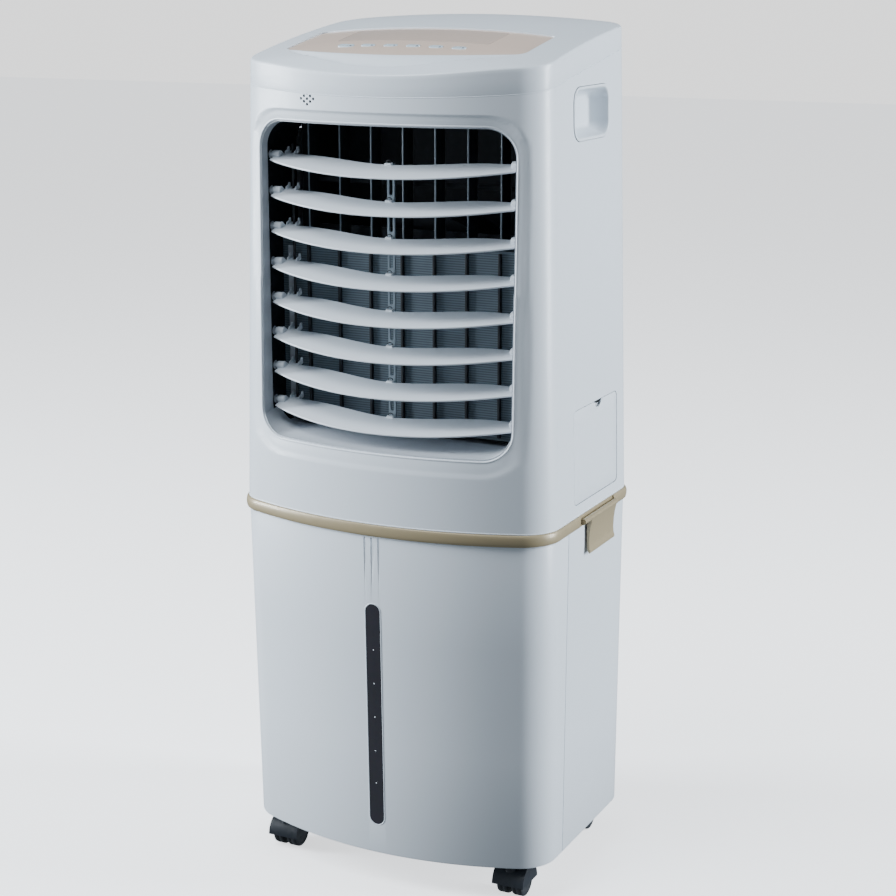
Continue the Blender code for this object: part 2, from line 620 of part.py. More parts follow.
def inside():
    """The blower, its motor, the swing motor, and the water side: pad, tray, pump and hose."""
    low, high, wall = Vector((-0.170, -0.034, 0.600)), Vector((0.170, 0.062, 1.010)), 0.0025
    edge = Vector((wall, wall, wall))
    case = add("blower_housing", box(low, high), (0.02, 0.022, 0.026), 0.6)
    combine(case, box(low + edge, high - edge))
    combine(case, box((-0.160, -0.05, 0.870), (0.160, -0.02, 1.000)))
    combine(case, cylinder((0, 0.760), 0.115, 0.05, 0.08, "Y", 32))
    wheel = [(0, -0.018), (0.128, -0.018), (0.128, 0.048), (0.110, 0.048), (0.110, -0.015), (0, -0.015)]
    turned("impeller", wheel, (0, 0.010, 0.760), (0.05, 0.055, 0.06), axis="Y", segments=32)
    motor = [(0, 0), (0.045, 0), (0.048, 0.003), (0.048, 0.052), (0.045, 0.055), (0, 0.055)]
    turned("fan_motor", motor, (0, 0.0, 0.760), (0.3, 0.3, 0.32), 0.4, 0.6, axis="Y")
    drive = [(0, 0), (0.011, 0), (0.011, 0.018), (0.003, 0.019), (0.003, 0.024), (0, 0.024)]
    turned("swing_motor", drive, (0, -0.056, 0.827), (0.5, 0.5, 0.52), 0.4, 0.6)

    add("cooling_pad", box((-0.165, 0.118, 0.580), (0.165, 0.150, 1.020)), (0.25, 0.18, 0.09), 0.9)
    tray = add("water_tray", box((-0.165, 0.112, 1.0215), (0.165, 0.152, 1.045)), WHITE)
    combine(tray, box((-0.162, 0.115, 1.0245), (0.162, 0.149, 1.06)))
    pump = [(0, 0.0520), (0.024, 0.0520), (0.026, 0.054), (0.026, 0.092), (0.018, 0.100), (0, 0.100)]
    turned("water_pump", pump, (*PUMP_XY, 0), (0.02, 0.02, 0.025))
    route = bpy.data.curves.new("water_hose", "CURVE")
    route.dimensions = "3D"
    route.bevel_depth = 0.005
    route.bevel_resolution = 2
    route.use_fill_caps = True
    line = route.splines.new("POLY")
    x, y = PUMP_XY
    bend = 0.018
    points = [(x, y, 0.1004), (x, y, 0.5), (x, y, 1.044)]
    points += [(x, y + bend - bend * cos(a), 1.044 + bend * sin(a)) for a in spread(0.3, pi, 7)]
    points.append((x, y + 2 * bend, 1.028))
    line.points.add(len(points) - 1)
    for point, place_at in zip(line.points, points):
        point.co = (*place_at, 1.0)
    hose = bpy.data.objects.new("water_hose", route)
    route.materials.append(material("water_hose", (0.6, 0.62, 0.64), 0.4))
    PARTS.objects.link(hose)


def rear_grille():
    """The lift-off rear grille over the pad, with rows of slots each side of a centre bar."""
    grille = add("rear_grille", prism(rounded_rect((-REAR_HALF + 0.0006, REAR_Z[0] + 0.0006),
                                                   (REAR_HALF - 0.0006, REAR_Z[1] - 0.0006), 0.0115),
                                      0.1580, 0.1625, "Y"), WHITE)
    slots = []
    for z in spread(REAR_Z[0] + 0.030, REAR_Z[1] - 0.030, 15):
        for low, high in ((-0.155, -0.008), (0.008, 0.155)):
            slots.append(box((low, 0.15, z - 0.0065), (high, 0.17, z + 0.0065)))
    pivot(grille, (0, 0.160, sum(REAR_Z) / 2))
    combine(grille, together(*slots))


for build in (tank, casters, deck_and_band, housing, handle_cups, filler, latches, top, outlet, louvers,
              vanes, inside, rear_grille):
    build()
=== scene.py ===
import bpy
import bmesh
import json
from math import atan2, cos, hypot, pi, radians, sin, sqrt
from mathutils import Matrix, Vector


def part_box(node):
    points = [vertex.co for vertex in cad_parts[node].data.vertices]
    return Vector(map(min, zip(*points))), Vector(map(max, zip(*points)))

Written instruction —
Write out the full listing, keeping every line exactly as it is.

Exercise result —
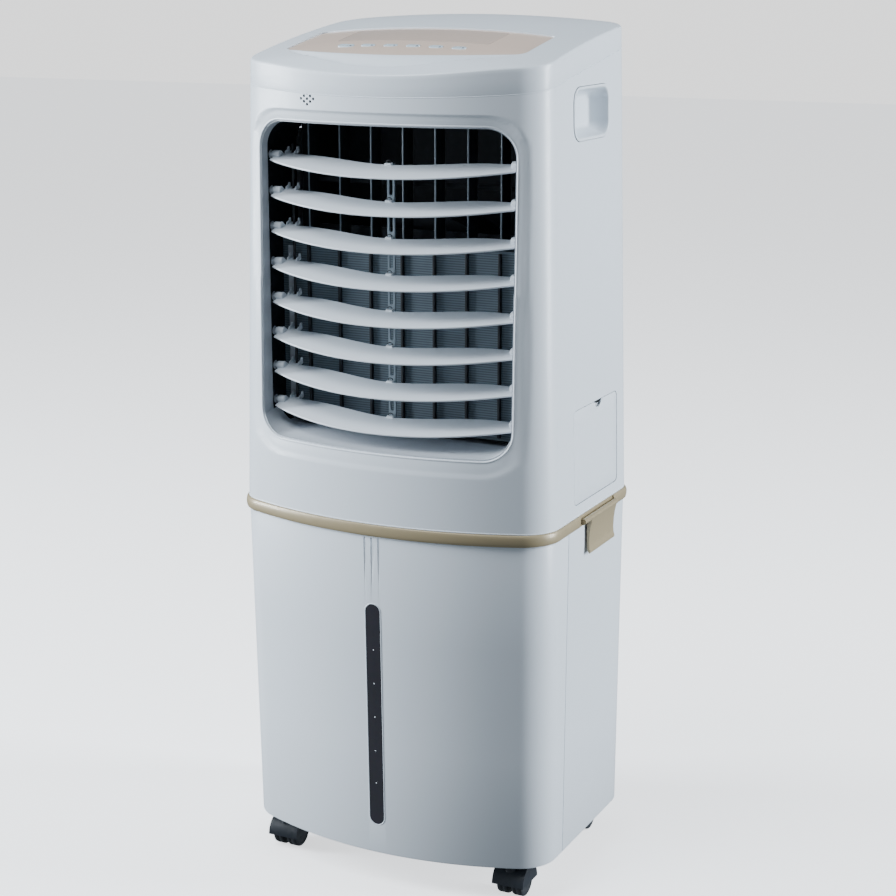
Continue the Blender code for this object: part 2, from line 620 of part.py. More parts follow.
def inside():
    """The blower, its motor, the swing motor, and the water side: pad, tray, pump and hose."""
    low, high, wall = Vector((-0.170, -0.034, 0.600)), Vector((0.170, 0.062, 1.010)), 0.0025
    edge = Vector((wall, wall, wall))
    case = add("blower_housing", box(low, high), (0.02, 0.022, 0.026), 0.6)
    combine(case, box(low + edge, high - edge))
    combine(case, box((-0.160, -0.05, 0.870), (0.160, -0.02, 1.000)))
    combine(case, cylinder((0, 0.760), 0.115, 0.05, 0.08, "Y", 32))
    wheel = [(0, -0.018), (0.128, -0.018), (0.128, 0.048), (0.110, 0.048), (0.110, -0.015), (0, -0.015)]
    turned("impeller", wheel, (0, 0.010, 0.760), (0.05, 0.055, 0.06), axis="Y", segments=32)
    motor = [(0, 0), (0.045, 0), (0.048, 0.003), (0.048, 0.052), (0.045, 0.055), (0, 0.055)]
    turned("fan_motor", motor, (0, 0.0, 0.760), (0.3, 0.3, 0.32), 0.4, 0.6, axis="Y")
    drive = [(0, 0), (0.011, 0), (0.011, 0.018), (0.003, 0.019), (0.003, 0.024), (0, 0.024)]
    turned("swing_motor", drive, (0, -0.056, 0.827), (0.5, 0.5, 0.52), 0.4, 0.6)

    add("cooling_pad", box((-0.165, 0.118, 0.580), (0.165, 0.150, 1.020)), (0.25, 0.18, 0.09), 0.9)
    tray = add("water_tray", box((-0.165, 0.112, 1.0215), (0.165, 0.152, 1.045)), WHITE)
    combine(tray, box((-0.162, 0.115, 1.0245), (0.162, 0.149, 1.06)))
    pump = [(0, 0.0520), (0.024, 0.0520), (0.026, 0.054), (0.026, 0.092), (0.018, 0.100), (0, 0.100)]
    turned("water_pump", pump, (*PUMP_XY, 0), (0.02, 0.02, 0.025))
    route = bpy.data.curves.new("water_hose", "CURVE")
    route.dimensions = "3D"
    route.bevel_depth = 0.005
    route.bevel_resolution = 2
    route.use_fill_caps = True
    line = route.splines.new("POLY")
    x, y = PUMP_XY
    bend = 0.018
    points = [(x, y, 0.1004), (x, y, 0.5), (x, y, 1.044)]
    points += [(x, y + bend - bend * cos(a), 1.044 + bend * sin(a)) for a in spread(0.3, pi, 7)]
    points.append((x, y + 2 * bend, 1.028))
    line.points.add(len(points) - 1)
    for point, place_at in zip(line.points, points):
        point.co = (*place_at, 1.0)
    hose = bpy.data.objects.new("water_hose", route)
    route.materials.append(material("water_hose", (0.6, 0.62, 0.64), 0.4))
    PARTS.objects.link(hose)


def rear_grille():
    """The lift-off rear grille over the pad, with rows of slots each side of a centre bar."""
    grille = add("rear_grille", prism(rounded_rect((-REAR_HALF + 0.0006, REAR_Z[0] + 0.0006),
                                                   (REAR_HALF - 0.0006, REAR_Z[1] - 0.0006), 0.0115),
                                      0.1580, 0.1625, "Y"), WHITE)
    slots = []
    for z in spread(REAR_Z[0] + 0.030, REAR_Z[1] - 0.030, 15):
        for low, high in ((-0.155, -0.008), (0.008, 0.155)):
            slots.append(box((low, 0.15, z - 0.0065), (high, 0.17, z + 0.0065)))
    pivot(grille, (0, 0.160, sum(REAR_Z) / 2))
    combine(grille, together(*slots))


for build in (tank, casters, deck_and_band, housing, handle_cups, filler, latches, top, outlet, louvers,
              vanes, inside, rear_grille):
    build()
=== scene.py ===
import bpy
import bmesh
import json
from math import atan2, cos, hypot, pi, radians, sin, sqrt
from mathutils import Matrix, Vector


def part_box(node):
    points = [vertex.co for vertex in cad_parts[node].data.vertices]
    return Vector(map(min, zip(*points))), Vector(map(max, zip(*points)))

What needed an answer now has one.